The first step in responding to the needs of our campus was simply to make the community aware of the availability of our priests and staff, to simply sit and “be” with anyone who needed it. Anyone in ministering during a crisis knows how important this offering is, whether it is taken advantage of or not. Presence comes first.
Student concerns are nuanced and complex. No one wants to trivialize the significance of the issues being protested; all wish to understand more and align with whatever is just. But students also experienced a chaotic scene of screams, projectiles thrown, people knocked down and kicked, all in a space they might peacefully walk through en route to class or lunch several times a day. Holding both the conflict in Gaza and the conflict on campus together is a lot for any human being to process—all the more difficult when the demands from the university where students felt so unsafe do not cease. Many students are understandably shaken, but exams will not wait. Parts of college life seem to continue as normal, even as our bodies and spirits tell us all is not normal.
Through our U.C.C. social media platforms and group text, we welcomed all to gather for a special community rosary led by our student intercessory prayer group. The rosary was offered for the intention of peace and all those on campus affected by the violence. Our Masses have been offered for those same intentions, and it has been heartening to witness how many have turned to the source and summit of our faith for comfort and guidance.
Last week, which was among the most intense I have witnessed in ministry, we adored the blessed sacrament, gathered for our Masses, prayed our rosaries, made our confessions and broke bread in fellowship thanks to the tireless efforts of the U.C.C. student leadership team.
Going into the weekend, the Sunday homily weighed a little more heavily on my mind than usual. At any other time and place, Christ’s command in Sunday’s Gospel reading to love one another as he has loved us could speak to us in a variety of ways. But the experiences of the campus community and the unsettled lingering energy invited some words on the protest and violence that ensued to be spoken in my homily. Clarifying first that I am neither a politician nor a global conflict expert, I sought to present as clearly as possible what the tradition and doctrine our church could offer to sustain us through this moment.
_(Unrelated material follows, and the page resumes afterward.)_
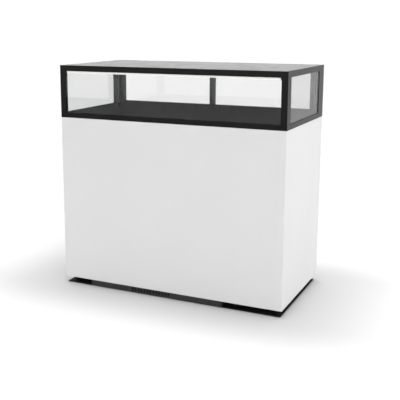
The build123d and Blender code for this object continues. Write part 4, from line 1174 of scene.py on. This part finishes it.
def corner_covers(sizes):
    """Black covers of the two front corners inside the glass, and thin ones over the light's ends."""
    gap = sizes.fit_gap
    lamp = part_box("led_diffuser")[0]
    pane_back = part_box("front_pane")[1].y
    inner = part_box("frame_rail")[1].x - POST_FACE
    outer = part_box("side_panes")[1].x - PANE_THICKNESS - gap
    face, under_lamp = pane_back + gap, lamp.z - gap
    bm = bmesh.new()
    box_pair(
        bm, inner, outer, (face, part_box("deck_glass")[1].z),
        (pane_back + sizes.cover_depth, under_lamp),
    )
    box_pair(
        bm, inner - sizes.lamp_cover, outer, (face, under_lamp - sizes.lamp_cover_drop),
        (lamp.y - gap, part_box("roof_tray")[0].z - gap),
    )
    ease_edges(bm, sizes.frame_edge)
    add_piece("corner_covers", bm, "case", "black_lacquer")


def post_highlight_strips(sizes):
    """Pale strips on the inner faces of the rear posts, in front of the door tracks. Their pale colour
    is a painted highlight, for the light that these faces of the posts catch.
    """
    low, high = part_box("rear_posts")
    inner = high.x - REAR_POST_FACE
    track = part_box("upper_track")[0]
    middle, half = (low.y + track.y) / 2, sizes.buffer_width / 2
    bm = bmesh.new()
    box_pair(
        bm, inner, inner - sizes.buffer_depth,
        (middle - half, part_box("deck_glass")[1].z + sizes.fit_gap),
        (middle + half, track.z - sizes.fit_gap),
    )
    ease_edges(bm, sizes.sheet_edge, 2)
    add_piece("post_highlight_strips", bm, "case", "gasket_rubber", "buffer_strip")


class CASE_OT_display_frame(bpy.types.Operator):
    """Finish the black rail, posts, roof and ceiling"""

    bl_idname = "case.display_frame"
    bl_label = "Display frame"

    def execute(self, context):
        sizes = context.scene.case_sizes
        for node in ("frame_rail", "front_posts", "rear_posts", "roof_tray"):
            eased_node(node, sizes.frame_edge)
        eased_node("ceiling_liner", sizes.sheet_edge, 2)
        corner_covers(sizes)
        post_highlight_strips(sizes)
        return {"FINISHED"}


class CASE_OT_glazing(bpy.types.Operator):
    """Finish the fixed panes and their gaskets"""

    bl_idname = "case.glazing"
    bl_label = "Glazing"

    def execute(self, context):
        sizes = context.scene.case_sizes
        eased_node("front_pane", sizes.glass_edge, 1)
        # The end panes get the darker tint, painted shade
        eased_node("side_panes", sizes.glass_edge, 1, look="side_glass")
        eased_node("glazing_gaskets", sizes.sheet_edge, 2)
        return {"FINISHED"}


class CASE_OT_light(bpy.types.Operator):
    """Finish the light strip under the roof"""

    bl_idname = "case.light"
    bl_label = "Light strip"

    def execute(self, context):
        sizes = context.scene.case_sizes
        eased_node("led_profile", sizes.vent_edge, 2)
        eased_node("led_diffuser", sizes.sheet_edge)
        paint("led_board")
        return {"FINISHED"}


def meeting_pile(sizes):
    """Pile strip on the inner door that brushes along the outer one."""
    low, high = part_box("left_slider_frame")
    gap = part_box("right_slider_frame")[0].y - high.y
    root = high.y + PILE_STEM
    height = min(sizes.pile_height, gap - PILE_STEM - PILE_CLEARANCE)
    foot, top = low.z + PILE_INSET, high.z - PILE_INSET
    bm = bmesh.new()
    box_at(bm, (-PILE_STEM_HALF, high.y, foot), (PILE_STEM_HALF, root, top))
    pile = box_at(bm, (-PILE_HALF, root, foot), (PILE_HALF, root + height, top))
    tips = [vert for vert in pile if vert.co.y > root + height / 2]
    bmesh.ops.scale(bm, vec=(PILE_TIP, 1.0, 1.0), verts=tips)
    ease_edges(bm, PILE_EDGE, 2)
    add_piece("meeting_pile", bm, BODY_OF["left_slider_frame"], "gasket_rubber", "pile_seal")


class CASE_OT_sliding_doors(bpy.types.Operator):
    """Finish the sliding doors and their tracks"""

    bl_idname = "case.sliding_doors"
    bl_label = "Sliding doors"

    def execute(self, context):
        sizes = context.scene.case_sizes
        for node in ("lower_track", "upper_track"):
            eased_node(node, sizes.frame_edge)
        for side in ("left", "right"):
            eased_node(f"{side}_slider_frame", sizes.frame_edge)
            eased_node(f"{side}_slider_glass", sizes.glass_edge, 1)
            eased_node(f"{side}_slider_gliders", sizes.plastic_edge, 2)
        meeting_pile(sizes)
        return {"FINISHED"}


class CASE_OT_deck(bpy.types.Operator):
    """Finish the heated deck and what lies under it"""

    bl_idname = "case.deck"
    bl_label = "Heated deck"

    def execute(self, context):
        sizes = context.scene.case_sizes
        eased_node("deck_glass", sizes.glass_edge, 2)
        eased_node("deck_tray", sizes.sheet_edge, 2)
        for node in ("heating_mats", "deck_insulation", "deck_sensor", "limit_thermostat"):
            paint(node)
        return {"FINISHED"}


def surround(scene, studio):
    """White surround to the eye, with a soft gradient for the light and one for the gloss."""
    world = bpy.data.worlds.new("studio_surround")
    world.use_nodes = True
    tree = world.node_tree
    tree.nodes.clear()
    way = shade(tree, "ShaderNodeTexCoord").outputs["Generated"]
    aim = shade(tree, "ShaderNodeSeparateXYZ", Vector=way).outputs
    path = shade(tree, "ShaderNodeLightPath").outputs
    across = remap(tree, aim["X"], (-1.0, 1.0), SIDE_LIGHT)
    steep = calculate(tree, "POWER", remap(tree, aim["Z"], end=(1.0, 0.0)), 2.0)
    shape = calculate(tree, "MULTIPLY", across, steep)
    level = calculate(tree, "MULTIPLY", shape, studio.fill)
    horizon = remap(tree, aim["Z"], HORIZON, GLOSS_LEVELS)
    backdrop = remap(tree, path["Is Camera Ray"], end=BACKDROP_LEVELS)
    light = shade(tree, "ShaderNodeBackground", Strength=level).outputs[0]
    gloss = shade(tree, "ShaderNodeBackground", Strength=horizon).outputs[0]
    white = shade(
        tree, "ShaderNodeBackground", Color=(1.0, 1.0, 1.0, 1.0), Strength=backdrop,
    ).outputs[0]
    bounces = calculate(tree, "ADD", path["Glossy Depth"], path["Diffuse Depth"])
    straight = calculate(tree, "LESS_THAN", bounces, 0.5)
    bounced = mix_shaders(tree, path["Is Diffuse Ray"], gloss, light)
    seen = mix_shaders(tree, straight, bounced, white)
    shade(tree, "ShaderNodeOutputWorld", Surface=seen)
    scene.world = world


def floor_paint_with_shadow():
    """Near white, with a painted shadow: a soft grey round the foot of the case that the eye and
    reflections see, while bounced light sees the even floor.
    """
    made = Finish("studio_floor", Roughness=0.9, Specular_IOR_Level=0.0)
    tree = made.tree
    place = made.place
    # Distance from the case's footprint, squashed across, for the painted shadow
    for operation, *terms in (
        ("ABSOLUTE",), ("SUBTRACT", (cad_high.x, cad_high.y, 0.0)), ("MAXIMUM", (0.0, 0.0, 0.0)),
        ("MULTIPLY", FLOOR_SHADOW_SQUASH),
    ):
        place = calculate(tree, operation, place, *terms, kind=VECTOR_MATH)
    away = calculate(tree, "LENGTH", place, kind=VECTOR_MATH, output="Value")
    spread = remap(tree, away, FLOOR_SHADOW_FADE, settings={"interpolation_type": "SMOOTHSTEP"})
    tones = blend(tree, spread, FLOOR_PAINTED_SHADOW, FLOOR_FAR)
    # Bounced light sees the even far tone, without the painted shadow
    bounce = shade(tree, "ShaderNodeLightPath").outputs["Is Diffuse Ray"]
    made.put(blend(tree, bounce, tones, FLOOR_FAR), "Base Color")
    return made.material


def card_paint():
    """Grey that gets paler towards the back."""
    made = Finish("grey_card", Roughness=0.9, Specular_IOR_Level=0.0)
    rearward = shade(made.tree, "ShaderNodeSeparateXYZ", Vector=made.place).outputs["Y"]
    back = remap(made.tree, rearward, CARD_FADE)
    made.put(blend(made.tree, back, CARD_DARK, CARD_PALE), "Base Color")
    return made.material


def flat_sheet(name, half, height, material):
    """Flat square object that lies level."""
    bm = bmesh.new()
    bmesh.ops.create_grid(bm, x_segments=1, y_segments=1, size=half)
    bmesh.ops.translate(bm, vec=(0.0, 0.0, height), verts=bm.verts)
    mesh = bpy.data.meshes.new(name)
    bm.to_mesh(mesh)
    bm.free()
    mesh.materials.append(material)
    sheet = bpy.data.objects.new(name, mesh)
    bpy.context.scene.collection.objects.link(sheet)
    return sheet


def studio_floor(studio):
    """Large pale floor with a painted shadow round the case."""
    floor = flat_sheet("studio_floor", studio.floor_side / 2, 0.0, floor_paint_with_shadow())


def grey_card(studio):
    """Grey card on the floor, seen only in reflections: it keeps the black paint black."""
    card = flat_sheet("grey_card", studio.floor_side / 3, CARD_HEIGHT, card_paint())
    card.visible_camera = False
    card.visible_diffuse = False
    card.visible_transmission = False
    card.visible_shadow = False


def add_sun(scene, studio):
    """Wide soft light from straight above."""
    lamp = bpy.data.lights.new("overhead", "SUN")
    lamp.energy = studio.sun
    lamp.angle = studio.sun_angle
    sun = bpy.data.objects.new("overhead", lamp)
    sun.rotation_euler = studio.sun_tilt
    scene.collection.objects.link(sun)


def add_camera(scene, studio):
    """Camera at the photograph's place."""
    lens = bpy.data.cameras.new("camera")
    lens.sensor_width = SENSOR_WIDTH
    lens.lens = studio.lens
    lens.shift_x, lens.shift_y = studio.shift
    camera = bpy.data.objects.new("camera", lens)
    camera.location = studio.camera_place
    camera.rotation_euler = (math.pi / 2 - studio.elevation, 0.0, studio.azimuth)
    scene.collection.objects.link(camera)
    scene.camera = camera


class CASE_OT_studio(bpy.types.Operator):
    """Set up the camera, floor and light"""

    bl_idname = "case.studio"
    bl_label = "Studio"

    def execute(self, context):
        studio = context.scene.case_studio
        surround(context.scene, studio)
        studio_floor(studio)
        grey_card(studio)
        add_sun(context.scene, studio)
        add_camera(context.scene, studio)
        context.scene.view_settings.view_transform = "Standard"
        return {"FINISHED"}


STEPS = (
    CASE_OT_foot, CASE_OT_body, CASE_OT_storage, CASE_OT_storage_doors, CASE_OT_fascia,
    CASE_OT_controls, CASE_OT_display_frame, CASE_OT_glazing, CASE_OT_light,
    CASE_OT_sliding_doors, CASE_OT_deck, CASE_OT_studio,
)


class CASE_PT_steps(bpy.types.Panel):
    """Lists the steps of the display case"""

    bl_idname = "CASE_PT_steps"
    bl_label = "Display Case"
    bl_space_type = "VIEW_3D"
    bl_region_type = "UI"
    bl_category = "Display Case"

    def draw(self, context):
        for step in STEPS:
            self.layout.operator(step.bl_idname)


GROUPS = {"case_colours": CaseColours, "case_sizes": CaseSizes, "case_studio": CaseStudio}


def register():
    for kind in (*GROUPS.values(), *STEPS, CASE_PT_steps):
        bpy.utils.register_class(kind)
    for name, kind in GROUPS.items():
        setattr(bpy.types.Scene, name, PointerProperty(type=kind))


def unregister():
    for name in GROUPS:
        delattr(bpy.types.Scene, name)
    for kind in (CASE_PT_steps, *reversed(STEPS), *GROUPS.values()):
        bpy.utils.unregister_class(kind)


def main():
    register()
    for step in STEPS:
        family, name = step.bl_idname.split(".")
        getattr(getattr(bpy.ops, family), name)()


if __name__ == "__main__":
    main()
Despite the chaotic direction these protests took, I recalled that the right to protest is a good supported by Catholic social teaching and that Pope Francis has spoken affirmingly of peaceful protest, including during the global protests in the summer of 2020 sparked by the killing of George Floyd. This right to protest is balanced by the admonishment that violence is never an acceptable tactic in achieving a goal.
My homily also called to attention the principles of the church’s relationship with other religions presented in the Second Vatican Council’s “Nostra Aetate.” As Catholics, we share with Islam devotion to the one God of Abraham, from whom the Muslims trace their lineage. In Judaism, we owe our profound respect to that “well-cultivated olive tree” to which we Gentile Christians are grafted as “wild shoots” (“Nostra Aetate,” No. 4). Islamophobia and antisemitism are unacceptable for Catholics, just as they are for all people. These exhortations to cultivate mutual respect, understanding and ongoing dialogue arise from the theme of our readings on the Sixth Sunday of Easter: Love one another as Christ has loved us.
The casual conversations that followed our four Sunday Masses demonstrated how astute our young people are, how tender-hearted, thoughtful and eager for peace—but not without justice.
Whatever the weeks ahead hold—whether peaceful protests or more violence and destruction—Catholic student ministry will discern and attend to the needs of the U.C.L.A. community as they arise. If asked, I will affirm with the witness of the church universal that protest itself is not the problem. A level of disruption and inconvenience are inevitable; violence and destruction are not. Members of our Catholic community may protest in what capacity their formed consciences should dictate. If we are to avoid the escalation of violence, however, those who protest must do so from a genuine place of love and solidarity for the other. Love. Not self-righteousness and not the glory of crushing an enemy. As, the first letter of John tells us, “He who does not love does not know God” (4:8).